Pakistan's Hazara women strike back with martial arts - GulfToday

Pakistan's Hazara women strike back with martial arts

hazara1

Martial arts student Fatima Batool of the Hazara community practises Shaolin Kung Fu.

Gulf Today Report

 

Hundreds of women  from the Pakistani Hazara community are coming forward to learn martial arts so they can deliver side kicks and elbow blows when they are struck with a calamity.

 

Martial arts booms within the Hazara community slowly and steadily.

 

Women usually deal with humiliation and harassment from men, with groping commonplace in crowded markets or public transport.

 

Self-defence of any kind will help women from all walks of life feel secure and confident to deal with the complications they have to face to survive this world.

 

" With self-defence, I have learnt to feel confident," 20-year-old Nargis Batool told AFP.

 

hazara2 Mubarak Ali Shan (R), a martial arts instructor trains female students of the Hazara community.

 

"Everyone here knows that I am going to the club.
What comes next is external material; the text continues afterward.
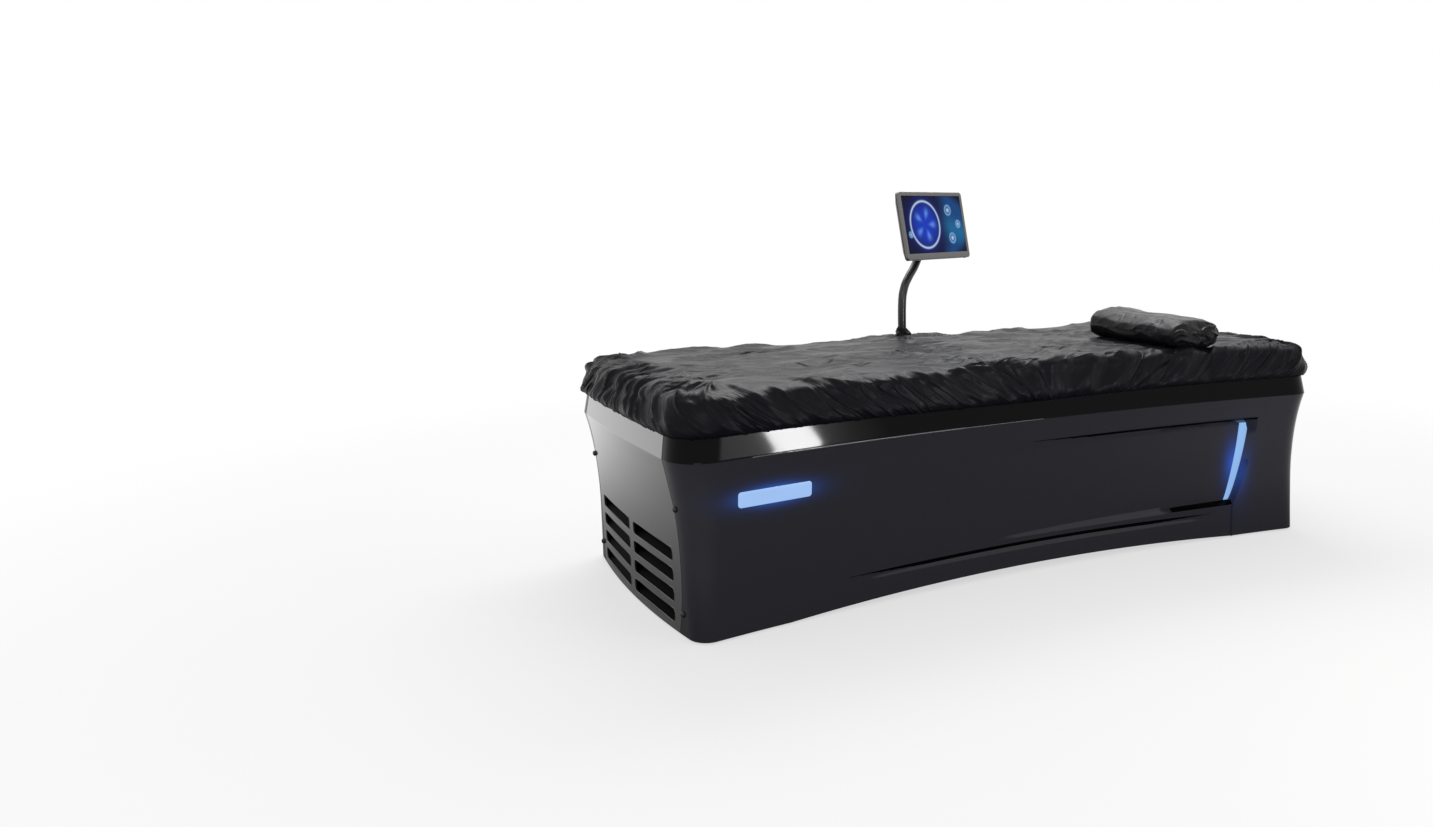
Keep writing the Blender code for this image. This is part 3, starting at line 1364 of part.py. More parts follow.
def travel_motor():
    """The geared motor that hangs under the tank and turns the drive pulley."""
    top = motor_top()
    neck = top - GEARBOX_LENGTH
    low = neck - MOTOR_LENGTH
    bore = SHAFT_RADIUS + GAP
    deep = top - MOTOR_BORE - GAP
    profile = [(0, low), (MOTOR_RADIUS - MOTOR_EDGE, low), (MOTOR_RADIUS, low + MOTOR_EDGE)]
    profile += [(MOTOR_RADIUS, neck), (GEARBOX_RADIUS, neck), (GEARBOX_RADIUS, top)]
    profile += [(bore, top), (bore, deep), (0, deep)]
    return turned("travel_motor", profile, "motor_alloy", at(-pulley_x(), 0, 0), segments=20)


# Pump, cooling and controls

def water_pump():
    """The pump's snail-shaped casing, with its outlet standing up and its inlet ahead."""
    spiral = []
    for t in np.linspace(0, 1, 24, endpoint=False):
        radius = PUMP_RADIUS + PUMP_GROWTH * t
        turn = 2 * math.pi * t
        spiral.append((radius * math.cos(turn), radius * math.sin(turn)))
    place = facing_x(PUMP_X, 0, PUMP_Z)
    made = plate("water_pump", [spiral], PUMP_THICKNESS, "pump_paint", place)
    height = PUMP_RADIUS + PUMP_GROWTH
    out_y = PUMP_RADIUS + PUMP_GROWTH - OUTLET_INSET
    spout = [(0, 0), (OUTLET_RADIUS, 0), (OUTLET_RADIUS, height), (0, height)]
    outlet = at(PUMP_X, out_y, PUMP_Z)
    cut(made, turned("pump_outlet", spout, "pump_paint", outlet, segments=16), "UNION")
    inlet = PUMP_THICKNESS / 2 + OUTLET_RADIUS
    mouth = [(0, 0), (OUTLET_RADIUS + INLET_FLARE, 0), (OUTLET_RADIUS, inlet), (0, inlet)]
    turn = at(PUMP_X, 0, PUMP_Z) @ Matrix.Rotation(math.radians(-90), 4, "Y")
    return cut(made, turned("pump_inlet", mouth, "pump_paint", turn, segments=16), "UNION")


def pump_motor():
    """The pump's motor with lengthwise fins, on a saddle that stands on the tray."""
    count = PUMP_FINS * 4
    outline = []
    for i in range(count):
        radius = PUMP_MOTOR_RADIUS - (PUMP_FIN_DEPTH if i % 4 in (1, 2) else 0.0)
        turn = 2 * math.pi * i / count
        outline.append((radius * math.cos(turn), radius * math.sin(turn)))
    start = PUMP_X + PUMP_THICKNESS / 2 + GAP
    middle = start + PUMP_MOTOR_LENGTH / 2
    made = plate("pump_motor", [outline], PUMP_MOTOR_LENGTH, "pump_paint", facing_x(middle, 0, PUMP_Z))
    foot, end = start + SADDLE_INSET, start + PUMP_MOTOR_LENGTH - SADDLE_INSET
    high = PUMP_Z - PUMP_MOTOR_RADIUS + SADDLE_SINK
    low, half = TRAY_TOP + GAP, SADDLE_HALF_WIDTH
    saddle = block("pump_saddle", (foot, -half, low), (end, half, high), "pump_paint")
    return cut(made, saddle, "UNION")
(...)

Nobody dares say anything to me while I am out."

 

Up to 4,000 people are attending regular classes in more than 25 clubs in Balochistan province, of which Quetta is the capital, according to Ishaq Ali, head of the Balochistan Wushu Kung Fu Association, which oversees the sport.

 

The city's two largest academies, which train around 250 people each, told AFP the majority of their students were young Hazara women.

 

hazara3 Syeda Qubra, a student of the Hazara community gives an interview.

 

Many of them go on to earn money from the sport, taking part in frequent competitions.

 

It is still unusual for women to play sport in deeply conservative Pakistan where families often forbid it, but martial arts teacher Fida Hussain Kazmi says exceptions are being made.

 

The uptake is also credited to national champions Nargis Hazara and Kulsoom Hazara, who have won medals in international competitions.

 

hazara4 Students of the Hazara community take part in a martial arts training class at the Kazmi International Wushu Academy.

 

Kazmi says he has trained hundreds of women over the years, after learning the sport from a Chinese master in the eastern city of Lahore.

 

"The Hazara community is facing many problems... but with karate we can begin to feel safe," said 18-year-old student Syeda Qubra, whose brother was killed in a bomb blast in 2013.